EXERCISE OBJECTIVE:
Please repeat the records exactly from their first line, finishing at the line containing "VIEW_END = 200.0" and including it.

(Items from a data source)
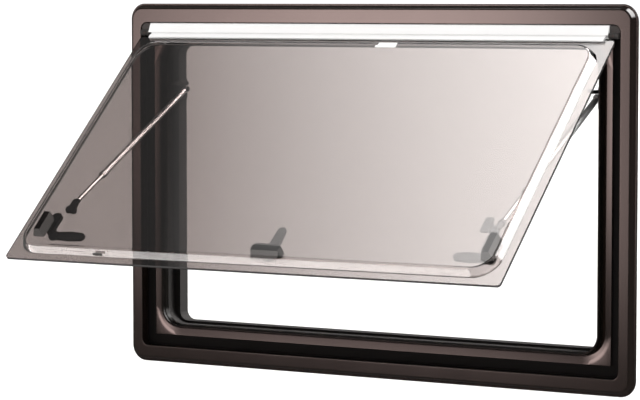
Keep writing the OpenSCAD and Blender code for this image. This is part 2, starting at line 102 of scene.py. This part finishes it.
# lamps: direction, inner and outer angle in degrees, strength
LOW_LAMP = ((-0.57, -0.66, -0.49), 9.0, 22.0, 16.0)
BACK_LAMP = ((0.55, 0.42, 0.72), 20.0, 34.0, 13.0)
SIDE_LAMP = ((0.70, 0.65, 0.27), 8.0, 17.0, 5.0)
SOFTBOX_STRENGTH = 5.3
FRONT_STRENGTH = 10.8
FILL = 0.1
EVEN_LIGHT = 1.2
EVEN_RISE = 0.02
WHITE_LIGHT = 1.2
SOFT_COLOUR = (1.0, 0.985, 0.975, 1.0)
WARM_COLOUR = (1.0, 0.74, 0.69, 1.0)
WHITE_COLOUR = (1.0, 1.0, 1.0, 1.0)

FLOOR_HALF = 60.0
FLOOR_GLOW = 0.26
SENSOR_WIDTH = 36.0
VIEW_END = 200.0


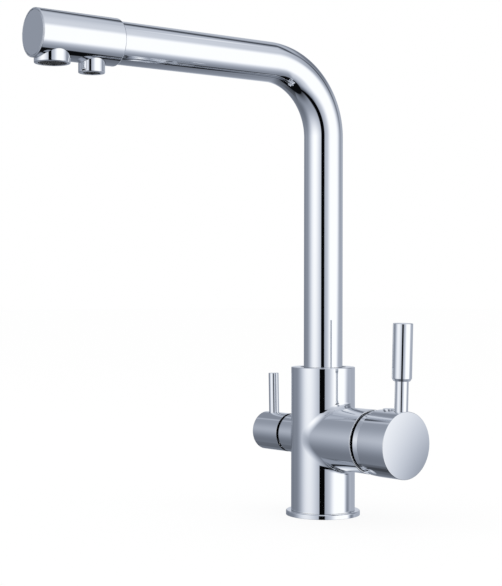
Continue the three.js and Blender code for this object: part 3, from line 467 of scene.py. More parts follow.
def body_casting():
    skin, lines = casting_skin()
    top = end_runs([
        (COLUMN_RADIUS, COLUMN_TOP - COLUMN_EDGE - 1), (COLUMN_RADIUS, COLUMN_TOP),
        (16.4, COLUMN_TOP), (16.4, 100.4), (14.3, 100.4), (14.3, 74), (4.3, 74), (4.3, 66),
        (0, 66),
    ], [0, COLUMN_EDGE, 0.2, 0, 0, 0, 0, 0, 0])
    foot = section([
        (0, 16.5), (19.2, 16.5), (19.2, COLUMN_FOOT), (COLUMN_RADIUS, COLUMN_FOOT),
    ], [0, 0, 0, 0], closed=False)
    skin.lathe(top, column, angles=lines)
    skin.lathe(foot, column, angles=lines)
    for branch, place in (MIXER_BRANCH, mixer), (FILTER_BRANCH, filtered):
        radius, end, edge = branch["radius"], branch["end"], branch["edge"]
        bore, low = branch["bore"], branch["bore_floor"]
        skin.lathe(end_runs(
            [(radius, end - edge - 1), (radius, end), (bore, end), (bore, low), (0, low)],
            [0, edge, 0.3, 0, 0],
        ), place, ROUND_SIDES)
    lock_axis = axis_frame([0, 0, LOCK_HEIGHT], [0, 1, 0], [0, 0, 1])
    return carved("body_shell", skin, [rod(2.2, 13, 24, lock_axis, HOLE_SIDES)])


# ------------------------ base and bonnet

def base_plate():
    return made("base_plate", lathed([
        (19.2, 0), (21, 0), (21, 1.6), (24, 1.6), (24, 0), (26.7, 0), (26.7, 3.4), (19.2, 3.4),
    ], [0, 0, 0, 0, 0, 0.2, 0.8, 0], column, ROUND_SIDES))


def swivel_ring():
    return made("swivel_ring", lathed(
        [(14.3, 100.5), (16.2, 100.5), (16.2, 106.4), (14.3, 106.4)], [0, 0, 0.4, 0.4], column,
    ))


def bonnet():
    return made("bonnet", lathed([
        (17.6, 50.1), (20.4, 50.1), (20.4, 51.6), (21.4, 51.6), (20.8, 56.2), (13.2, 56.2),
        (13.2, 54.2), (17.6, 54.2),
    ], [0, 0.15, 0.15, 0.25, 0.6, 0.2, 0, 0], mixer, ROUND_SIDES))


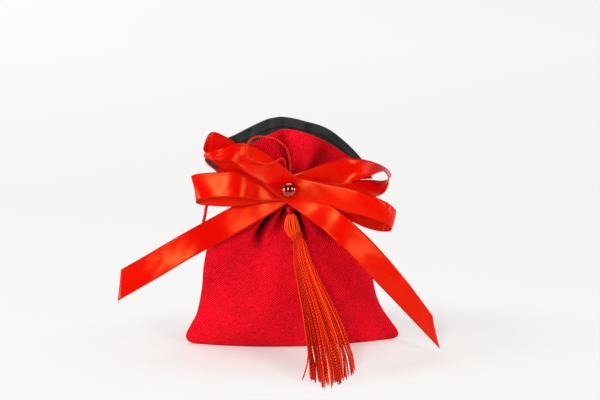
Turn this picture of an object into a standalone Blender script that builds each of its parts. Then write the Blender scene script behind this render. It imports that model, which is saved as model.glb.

OUTPUT BELOW:
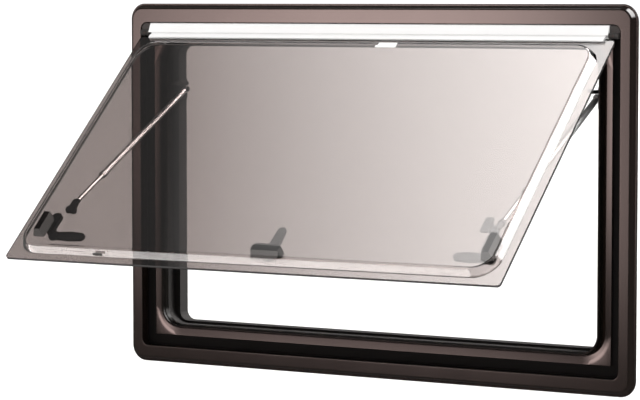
Keep writing the OpenSCAD and Blender code for this image. This is part 2, starting at line 102 of scene.py. This part finishes it.
# lamps: direction, inner and outer angle in degrees, strength
LOW_LAMP = ((-0.57, -0.66, -0.49), 9.0, 22.0, 16.0)
BACK_LAMP = ((0.55, 0.42, 0.72), 20.0, 34.0, 13.0)
SIDE_LAMP = ((0.70, 0.65, 0.27), 8.0, 17.0, 5.0)
SOFTBOX_STRENGTH = 5.3
FRONT_STRENGTH = 10.8
FILL = 0.1
EVEN_LIGHT = 1.2
EVEN_RISE = 0.02
WHITE_LIGHT = 1.2
SOFT_COLOUR = (1.0, 0.985, 0.975, 1.0)
WARM_COLOUR = (1.0, 0.74, 0.69, 1.0)
WHITE_COLOUR = (1.0, 1.0, 1.0, 1.0)

FLOOR_HALF = 60.0
FLOOR_GLOW = 0.26
SENSOR_WIDTH = 36.0
VIEW_END = 200.0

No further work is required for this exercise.